→ **Supplied records**
==*==

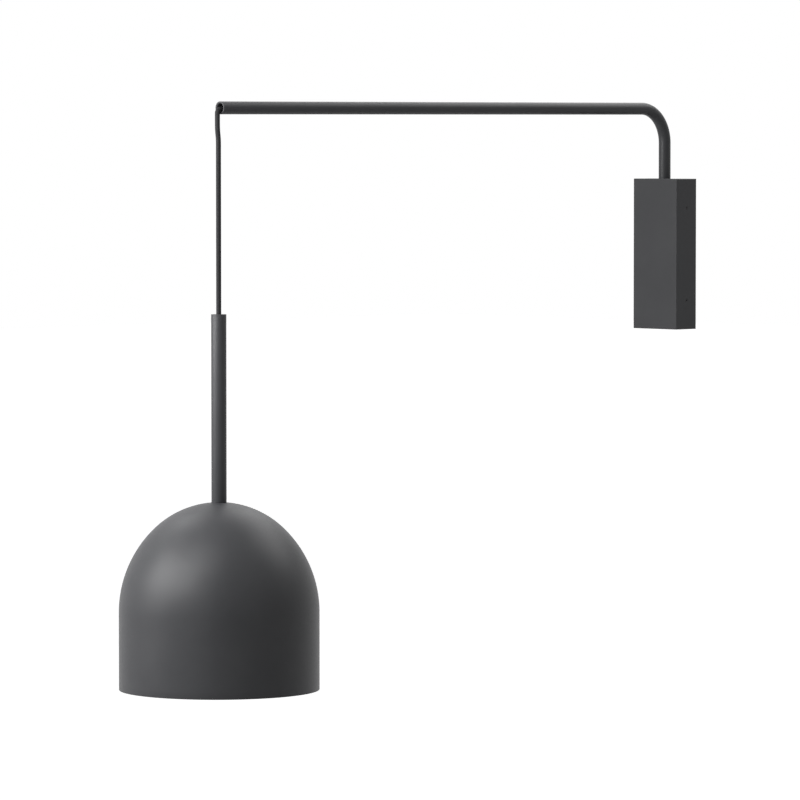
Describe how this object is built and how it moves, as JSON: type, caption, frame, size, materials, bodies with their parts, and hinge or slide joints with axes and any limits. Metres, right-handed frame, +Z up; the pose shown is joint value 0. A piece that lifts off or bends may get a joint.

==*==

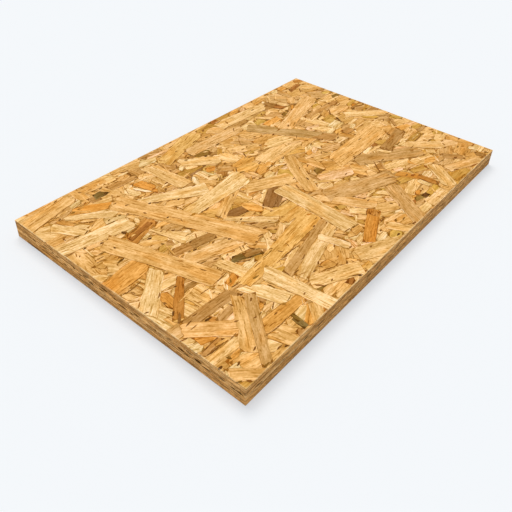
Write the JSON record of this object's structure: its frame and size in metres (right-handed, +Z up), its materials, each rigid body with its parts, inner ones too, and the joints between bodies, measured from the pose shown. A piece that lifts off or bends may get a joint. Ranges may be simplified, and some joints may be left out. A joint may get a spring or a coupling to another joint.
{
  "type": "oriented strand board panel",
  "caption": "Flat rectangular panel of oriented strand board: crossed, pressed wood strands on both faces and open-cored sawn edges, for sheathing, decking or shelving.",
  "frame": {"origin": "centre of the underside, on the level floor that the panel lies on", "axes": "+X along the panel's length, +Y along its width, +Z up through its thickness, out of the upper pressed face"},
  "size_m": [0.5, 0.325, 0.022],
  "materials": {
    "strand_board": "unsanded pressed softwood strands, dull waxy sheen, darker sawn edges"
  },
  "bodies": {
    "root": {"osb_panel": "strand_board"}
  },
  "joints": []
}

==*==

→ **The task**
Looking at the listing above, count the lines that contain "caption" and give nothing but the number.

→ **Task output**
2